How cheap can radioactive material be?  $50?  $20?  $10?  How about $3.99?  Went to Walmart (where else) looking for the cheapest ionizing smoke detector they had.  Found a $11.99 one and I almost missed this piece of junk on the bottom shelf.

http://i.minus.com/iooRCdj2MjLX.jpg
Sentry i9040 Smoke Alarm, Walmart price $3.99!  Score!

http://i.minus.com/iebvNWkZIH9dy.jpg
Quote
This alarm features an ionization sensor designed to detect products of combustion using the ionization technique, it contains 0.9 microcurie of Americium 241, a radioactive material

Bingo that is what we are looking for.  A quick tip about smoke detectors, most detectors in the US use Am-241 a radioactive isotope.  It might not be as common in other countries and the use of radioactive detectors may be completely outlawed.  Am-241 is chosen because it emits (mostly) alpha radiation which is blocked by even a piece of paper or about one inch of air.  The packages may say Am-241 on it or it may just was ionizing.  There are no radioactive smoke detectors which are optical based so if you see anything on the box about optical detection that is likely not the model you want.

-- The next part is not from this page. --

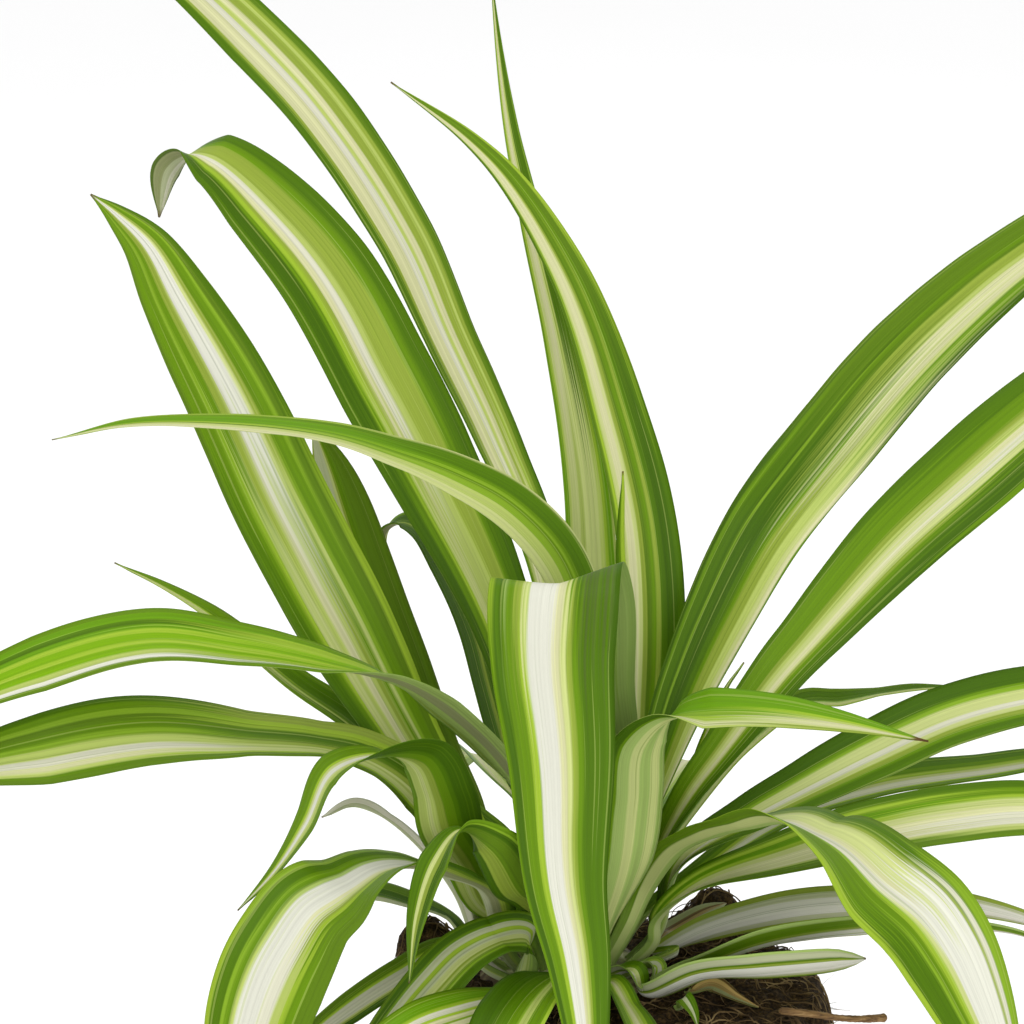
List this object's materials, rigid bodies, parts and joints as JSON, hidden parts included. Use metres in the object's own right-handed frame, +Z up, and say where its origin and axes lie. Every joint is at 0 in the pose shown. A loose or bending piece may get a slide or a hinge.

http://i.minus.com/iY8PI0991vfKy.jpg
So there were some kind of clips holding the top on the detector I just broke them by putting a screwdriver between the top and base.  Nice thing about $3 smoke detector is the plastic was very cheap and weak.  That silver dome is the detection chamber.  It is the only part we are interested in.  So I just popped the circuit board out and cut the wires.

Safety:
Am-241 is pretty safe as far as radioactive isotopes go but don't be stupid with your health.  I recommend you wear gloves and operate on a clean and clear workspace.  Throw all the trashed components, your gloves, and any paper towels used to clean up dust into a plastic bag when complete.  Since Am-241 is primary an alpha emitted the greatest danger is if you ingest, breath in, or somehow get it into your bloodstream (i.e. cut yourself with a knife that you scrapped some Am-241 onto).

http://i.minus.com/iMWKEnHJ5ehB5.jpg
The backside of the circuit board.  Notice the board is covered in wax so if you notice white flakes coming off the board it isn't lethal radioactive material it is just wax.  You will notice there are three clips here (first one already destroyed) however that metal cap it actual held in place by the two long solder joints (one to the left of "TP2" and the other just above the arrow in the lower left).  You probably could desolder the shield and on a better made model you might have to but this is some cheap junk and after about 3 minutes with a screw driver, needle nose pliers, and some tin snips I ended up with this.  There is no exact science to this just use the minimum force necessary you don't want to damage the Am-241 slug.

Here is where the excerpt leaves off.